We kennen allemaal dit soort curieuze toevalligheden. Zo denk je bijvoorbeeld aan een vriend die je al jaren niet hebt gezien of gesproken. Eigenlijk heb je al die jaren nooit aan hem gedacht, en nu zit hij plotseling in je hoofd. Even later gaat de telefoon en het is je vriend. Jung vond het moeilijk te geloven dat dit soort ‘events’ slechts toevallige gebeurtenissen waren. Er moest meer aan de hand zijn. Toen bijvoorbeeld, zoals Jung aangeeft, Emanuel Swedenborg een ‘visioen’ had van een brand in Stockholm, was er tegelijkertijd een echte brand die daar woedde, zonder dat er een aantoonbaar of zelfs maar denkbaar verband bestond tussen Swedenborg’s visioen en de brand.
Emanuel Swedenborg (1688-1772) was een Zweedse wetenschapper, filosoof, theoloog en mysticus. Hij is de inspirator van het ‘Swedenborgianism’.²⁴⁹ Na een bezoek aan Engeland, kwam Swedenborg op zaterdag 19 juli 1759 aan in Goteborg. Hij en vijftien anderen waren, in een huis aan Canal Street, te gast bij William Castel, een vooraanstaand koopman. Rond een uur of zes verliet Swedenborg het gezelschap voor een tijdje en keerde bleek en zeer opgewonden terug. Gevraagd naar wat er gaande was, zei hij dat er net een gevaarlijke brand was uitgebroken in Stockholm en dat deze zich snel verspreidde. Hij was rusteloos en ging vaak de tuin in. Hij zei dat de woning van een vriend die hij noemde al in de as lag en dat zijn eigen huis in brand dreigde te vliegen.

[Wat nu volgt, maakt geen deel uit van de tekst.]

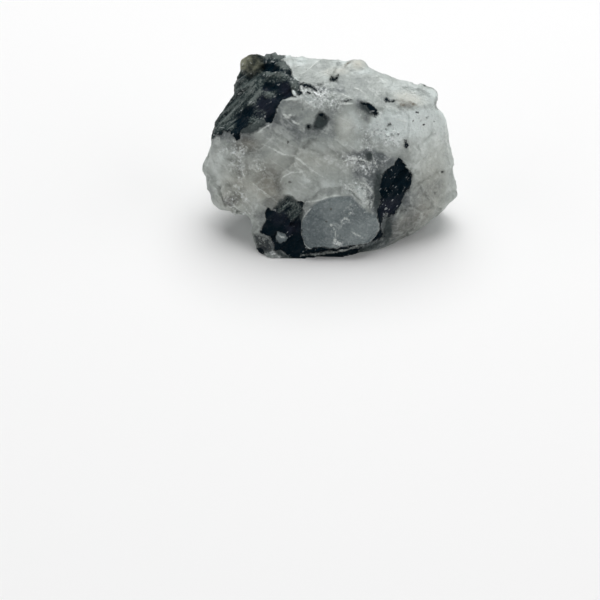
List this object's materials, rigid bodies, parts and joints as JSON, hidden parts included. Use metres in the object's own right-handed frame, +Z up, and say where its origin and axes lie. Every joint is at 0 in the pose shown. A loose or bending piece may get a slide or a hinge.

Om acht uur, nadat hij weer buiten was geweest, riep hij met opluchting uit: “Godzijdank! Het vuur is gedoofd, drie deuren van mijn huis!” Een aantal van de andere gasten, ook inwoners van Stockholm, waren ondertussen zeer verontrust geworden.
Maandagavond arriveerde er een boodschapper uit Stockholm, die door de Raad van Koophandel was gestuurd toen de brand nog woedde. In de brieven die hij meebracht werd het verloop van de brand precies zo beschreven als Swedenborg twee dagen eerder had geschetst. Op dinsdag kwam een koninklijke koerier aan bij het landhuis van de gouverneur met het droevige nieuws van de brand, dat berichtte van de grote schade en het enorme verlies dat was geleden. Dit tweede verslag van de brand verschilde, net als het eerste, in geen enkel opzicht van de beschrijving die Swedenborg ervan had gegeven op het moment dat de brand gaande was.